8. The digestion system of claim 6 wherein the supports are motorized to raise and lower the two ends of the shaft independently such that when one end is raised and the other lowered the digester is tilted along its long axis

9. The digestion system of claim 8 wherein the pulleys and the supports may be activated simultaneously thereby producing a simultaneous rotary motion and tilting motion of the digester.

10. A method for digesting material for the production of biogas said method comprising:

a. loading the material into a hopper said hopper having a cross-section and a piston,

b. mating the hopper with a digester, said digester comprising a container having a first end and a second end, said ends removably sealed by covers, said container having the same cross-section as the hopper,

c. pushing the material into the digester through an opened first end of the digester and thereby forcing an already digested material out an opened second end of the digester,

d. unmating the hopper from the digester,

e. sealing the first end and the second end of the digester,

f. adding a digestion starting material to the digester,

g. immersing the digester in a fluid filled tank such that the fluid partially supports the weight of the digester through buoyancy,

h. heating the fluid to maintain a minimum temperature in the digester,

i. attaching belts around the digester, said belts having two ends attached to rotatable pulleys said pulleys attached to a shaft, said shaft having two ends and said ends of the shaft attached to a support and rotating the pulleys , thereby causing the digester to rotate,

j. removing biogas generated from the generator.

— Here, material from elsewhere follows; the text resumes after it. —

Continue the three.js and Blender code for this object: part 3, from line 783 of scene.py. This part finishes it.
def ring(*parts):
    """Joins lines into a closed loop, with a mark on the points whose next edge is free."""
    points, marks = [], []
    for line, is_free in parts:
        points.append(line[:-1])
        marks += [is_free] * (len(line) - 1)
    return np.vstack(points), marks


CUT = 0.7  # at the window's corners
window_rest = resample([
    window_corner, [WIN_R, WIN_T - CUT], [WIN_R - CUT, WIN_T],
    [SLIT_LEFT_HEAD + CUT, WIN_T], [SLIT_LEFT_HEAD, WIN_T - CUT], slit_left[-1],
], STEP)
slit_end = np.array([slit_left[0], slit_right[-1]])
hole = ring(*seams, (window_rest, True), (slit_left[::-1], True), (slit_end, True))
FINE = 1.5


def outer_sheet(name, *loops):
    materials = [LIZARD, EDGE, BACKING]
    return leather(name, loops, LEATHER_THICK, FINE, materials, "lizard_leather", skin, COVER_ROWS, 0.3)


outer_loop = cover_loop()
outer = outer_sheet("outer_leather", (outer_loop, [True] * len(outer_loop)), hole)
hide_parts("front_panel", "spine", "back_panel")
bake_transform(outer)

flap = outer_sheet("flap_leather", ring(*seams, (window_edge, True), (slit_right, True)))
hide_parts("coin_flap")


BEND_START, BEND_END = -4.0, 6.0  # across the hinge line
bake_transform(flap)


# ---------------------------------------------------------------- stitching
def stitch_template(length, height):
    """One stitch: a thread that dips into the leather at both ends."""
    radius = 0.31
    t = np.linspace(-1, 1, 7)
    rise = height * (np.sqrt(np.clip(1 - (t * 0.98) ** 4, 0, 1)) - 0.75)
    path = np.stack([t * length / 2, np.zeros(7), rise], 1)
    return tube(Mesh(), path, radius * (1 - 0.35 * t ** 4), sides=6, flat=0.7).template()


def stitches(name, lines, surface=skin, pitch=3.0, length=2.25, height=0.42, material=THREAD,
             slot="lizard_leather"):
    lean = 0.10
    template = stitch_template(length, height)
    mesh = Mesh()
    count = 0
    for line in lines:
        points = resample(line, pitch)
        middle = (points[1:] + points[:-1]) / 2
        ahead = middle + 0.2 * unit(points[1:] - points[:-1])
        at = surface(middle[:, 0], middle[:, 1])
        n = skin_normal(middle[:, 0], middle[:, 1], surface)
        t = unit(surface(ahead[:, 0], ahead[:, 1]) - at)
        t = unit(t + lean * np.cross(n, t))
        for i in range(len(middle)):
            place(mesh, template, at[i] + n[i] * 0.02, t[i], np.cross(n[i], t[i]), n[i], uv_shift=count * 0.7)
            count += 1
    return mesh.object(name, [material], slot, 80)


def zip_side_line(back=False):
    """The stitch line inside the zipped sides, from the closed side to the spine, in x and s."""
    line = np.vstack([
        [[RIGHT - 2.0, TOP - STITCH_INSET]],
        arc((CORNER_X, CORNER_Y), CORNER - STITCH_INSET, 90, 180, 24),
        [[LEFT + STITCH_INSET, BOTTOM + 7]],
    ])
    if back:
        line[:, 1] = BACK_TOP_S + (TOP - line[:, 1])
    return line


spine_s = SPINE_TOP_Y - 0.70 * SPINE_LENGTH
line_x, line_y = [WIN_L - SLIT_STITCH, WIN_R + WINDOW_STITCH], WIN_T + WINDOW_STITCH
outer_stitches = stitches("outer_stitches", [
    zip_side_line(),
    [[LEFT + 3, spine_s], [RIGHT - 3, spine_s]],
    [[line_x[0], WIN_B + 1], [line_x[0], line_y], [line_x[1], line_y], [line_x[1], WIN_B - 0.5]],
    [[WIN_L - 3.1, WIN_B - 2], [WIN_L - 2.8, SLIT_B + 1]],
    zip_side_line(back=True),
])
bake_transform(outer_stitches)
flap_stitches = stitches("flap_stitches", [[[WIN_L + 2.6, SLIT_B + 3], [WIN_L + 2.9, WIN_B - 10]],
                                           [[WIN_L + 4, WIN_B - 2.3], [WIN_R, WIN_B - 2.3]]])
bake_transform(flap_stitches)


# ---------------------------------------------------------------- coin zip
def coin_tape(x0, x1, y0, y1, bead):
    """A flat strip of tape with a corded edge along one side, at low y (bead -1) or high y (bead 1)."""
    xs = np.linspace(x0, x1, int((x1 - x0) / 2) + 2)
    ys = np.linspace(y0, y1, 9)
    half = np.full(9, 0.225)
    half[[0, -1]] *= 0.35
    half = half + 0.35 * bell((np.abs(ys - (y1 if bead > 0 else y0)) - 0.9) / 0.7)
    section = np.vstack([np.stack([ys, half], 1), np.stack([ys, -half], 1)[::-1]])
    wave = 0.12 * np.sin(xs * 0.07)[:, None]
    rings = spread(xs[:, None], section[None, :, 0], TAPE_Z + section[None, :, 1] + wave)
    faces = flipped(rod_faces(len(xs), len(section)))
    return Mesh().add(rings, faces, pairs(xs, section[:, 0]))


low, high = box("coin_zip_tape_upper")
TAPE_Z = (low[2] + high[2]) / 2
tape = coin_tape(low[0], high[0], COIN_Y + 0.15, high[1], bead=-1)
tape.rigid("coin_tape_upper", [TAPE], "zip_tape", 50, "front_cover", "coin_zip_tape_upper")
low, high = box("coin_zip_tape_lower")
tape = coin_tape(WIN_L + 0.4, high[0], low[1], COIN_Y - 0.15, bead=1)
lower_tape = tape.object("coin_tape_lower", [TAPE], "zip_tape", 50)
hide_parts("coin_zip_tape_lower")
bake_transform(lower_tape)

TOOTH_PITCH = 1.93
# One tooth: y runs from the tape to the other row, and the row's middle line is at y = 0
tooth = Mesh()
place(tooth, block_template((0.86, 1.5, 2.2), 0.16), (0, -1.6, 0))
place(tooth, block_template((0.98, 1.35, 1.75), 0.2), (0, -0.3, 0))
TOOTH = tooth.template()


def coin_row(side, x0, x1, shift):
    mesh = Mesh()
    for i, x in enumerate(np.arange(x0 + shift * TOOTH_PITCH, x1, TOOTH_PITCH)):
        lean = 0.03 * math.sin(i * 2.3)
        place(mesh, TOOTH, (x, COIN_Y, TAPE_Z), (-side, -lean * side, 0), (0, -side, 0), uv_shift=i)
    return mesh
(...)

11. The method of claim 10 wherein the supports are motorized to raise and lower the two ends of the shaft independently such that when one end is raised and the other lowered the digester is tilted along its long axis and further including raising and lower the supports.

12. The method of claim 11 further including raising and lowering the supports while simultaneously rotating the pulleys thereby producing a simultaneous rotary motion and tilting motion of the digester.